GAZETTE: What drew you to write this account?
HENRICH: This line of research started when some colleagues and I were compiling all the evidence we could find from around the world on psychological differences. Our project started as a critique of psychology’s emphasis on using American undergraduates for experiments. The database of psychology is largely Western students at universities and predominantly Americans, even among that. We were critiquing the field but then as we began to assemble the data, we found that the subjects most commonly used by psychologists and other experimental behavioral psychologists, like experimental economists, were psychologically unusual. This can be seen in experimental studies from across the social sciences, from the bargaining games studied by economics to work in social and developmental psychology on how people think, reason, and infer. I got to wondering what could explain these variations we were seeing and we coined the acronym WEIRD, as a kind of consciousness-raising device to remind people that researchers in particular use subjects in their experiments who are typically psychologically unusual and that they couldn’t readily generalize to everyone around the world from studying this one peculiar group.
GAZETTE: At this particular moment, why is understanding how psychological differences have given rise to the modern world so important?

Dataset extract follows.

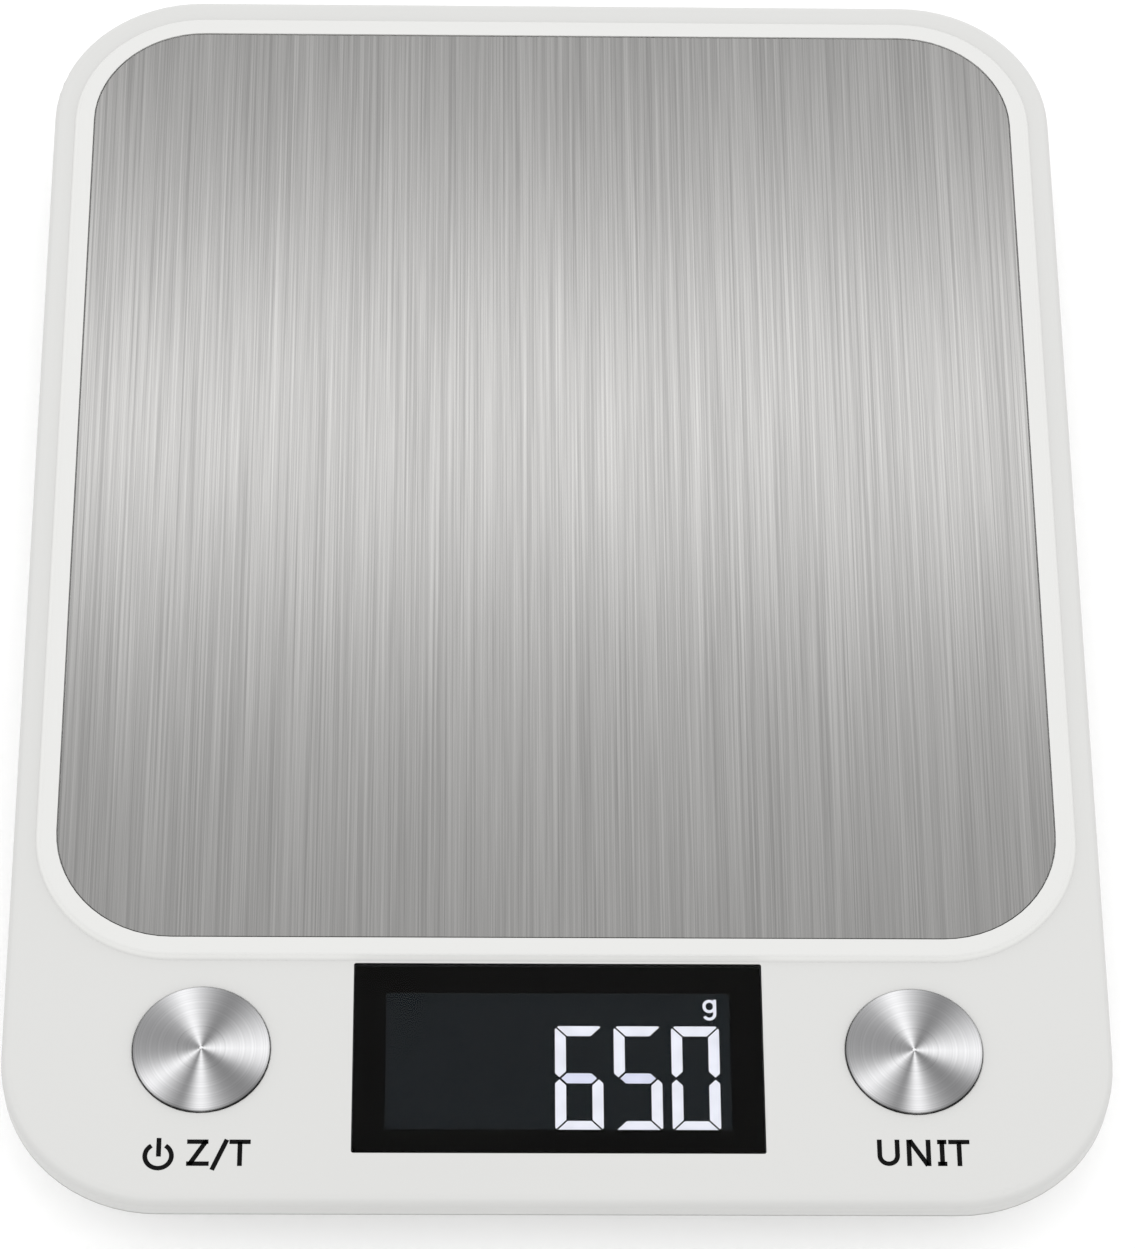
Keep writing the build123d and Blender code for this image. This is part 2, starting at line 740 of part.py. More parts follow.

HENRICH: As we’re trying to understand cultural diversity and human diversity, I think it’s valuable to recognize that people actually think quite differently about the world and that how people think about the world has been shaped by the social environments that we created culturally and then passed down from one generation to the next, creating enduring differences among populations. That then leads to some of the cultural legacies we see today where it can take decades, or even longer, for people to culturally adapt their norms along with their ways of thinking and feeling to these formal institutions —laws and forms of government — that were imposed upon them by foreign (often colonial) powers.
This interview has been edited and condensed for length and clarity.